CEL reports Q3 results (18 October 1999)

Monday October 18, 6:40 pm Eastern Time

Company Press Release

SOURCE: Nuevo Grupo Iusacell, S.A. de C.V.

Nuevo Grupo Iusacell Reports Record Third Quarter Results(1)

- Record EBITDA margin of 36%; EBITDA up 50% over third
quarter 1998 - Record 181,000 net adds 163,000 digital
contract subscribers - More than 1.1 million cellular
subscribers, 80% over third quarter 1998 - Digital CDMA
network and Single Billing Cellular System fully operational

MEXICO CITY, Oct. 18 /PRNewswire/ -- Nuevo Grupo Iusacell,
S.A. de C.V. (NYSE: CEL; BMV: IUSACELL), today announced
record operating cash flow for the third quarter of 1999.
Earnings before interest, taxes, depreciation and
amortization (EBITDA) were $374 million, versus $249 million
in the third quarter last year.

The Company's record performance came as a result of strong
operating results, including revenues of $1.052 billion,
driven by growth in digital contract subscribers and average
revenue per user (ARPU). Iusacell ended the quarter with more
than 1.1 million cellular customers and recorded its fourth
consecutive quarter of positive net income.

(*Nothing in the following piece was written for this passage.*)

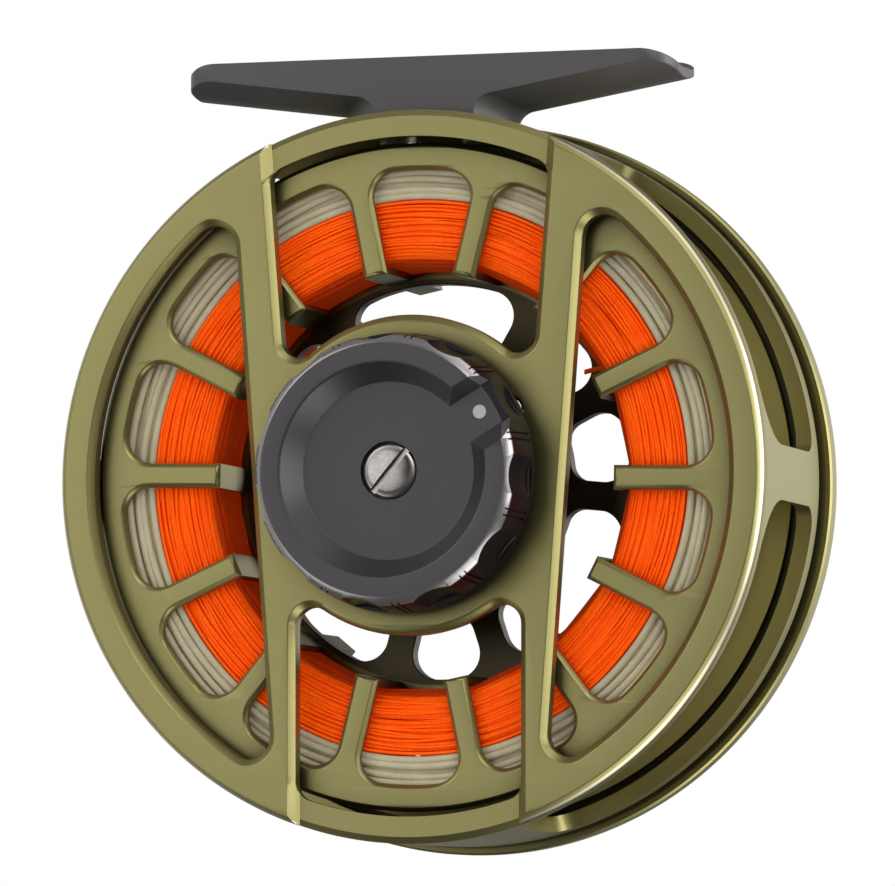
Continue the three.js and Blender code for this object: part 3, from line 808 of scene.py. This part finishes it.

As a result of continued revenue growth, productivity
improvements and cost containment, EBITDA grew 50% over third
quarter 1998. EBITDA margin increased to a record 36% in
third quarter 1999, versus 30% in third quarter 1998.

Iusacell has implemented its digital network on all its cell
sites, which resulted in a 53% increase in depreciation costs
when compared with third quarter 1998. The Company posted an
operating profit of $3 million, despite the higher
depreciation charge this quarter.

``We've already begun translating recent successes like our
single cellular billing platform and our digital coverage
over 100% of our cell sites into significant competitive
advantages. Iusacell's new single rate plan is a great
example of how we used that advantage to quickly and
responsively meet the needs of a specific Mexican market
segment,' said Tom Bartlett, CEO of Iusacell and President
and CEO of Bell Atlantic International Wireless.

Operating Performance

In the third quarter of 1999, compared to the same quarter
last year, total revenues were up 25% and the cellular
subscriber base grew 80%. Service revenues increased 28% for
the same period.

``Iusacell will continue to focus on high quality, high value
products, services and customer care. Our digital network and
state-of-the-art systems are now well positioned to support
the continued rapid growth of our digital subscriber base,'
stated Fulvio Del Valle, President and Director General of
Iusacell.

The Company has a base of 163,000 digital contract customers,
an increase of 58% in the past three months. This digital
growth includes the accelerated migration of analog contract
subscribers in the third quarter. To enhance its Nuevo
Milenio(TM) digital packages and further penetrate the
contract market, the Company launched its ``one single rate'
plan for local, national long distance and international long
distance to the United States and Canada and roaming calls on
September 26th. The new product should generate added long
distance and roaming traffic. Based on the positive consumer
response, the one single rate plan has been extended to the
Company's prepaid customer base. Iusacell expects the balance
of the year to show strong contract subscriber growth in all
of its operating regions.

The Company's decision to extend the life of its VIVA(TM)
prepay card by 185 days has resulted in the retention, in the
last two quarters, of approximately 130,000 subscribers as
``incoming calls only' customers who otherwise would have
been deactivated. This strategy has resulted in additional
revenue for the quarter. The Company will retain these
``incoming calls only' customers as long as they continue to
contribute to profitability.

The six-month trial pricing for Calling Party Pays (CPP) will
end in October 1999. In the first five months since CPP was
launched, Iusacell has experienced at least 8% increase in
traffic due to CPP, with a considerable increase in the
percentage of incoming calls and cellular to cellular calls.
The Company expects to see continued growth of incoming and
cellular to cellular traffic volumes.

The Company continues to improve accessibility to all our
products while especially facilitating replenishment of our
prepaid products, expand its distribution network in the last
12 months by 111% to more than 5,800 points of sale (POS).
There are now 1,112 full service outlets (96 directly owned)
and an additional 4,739 points of sale for prepay cards. This
expanded distribution, together with the features of the
VIVA(TM) prepay platform, has helped drive the strong growth
in prepay subscribers since third quarter 1998.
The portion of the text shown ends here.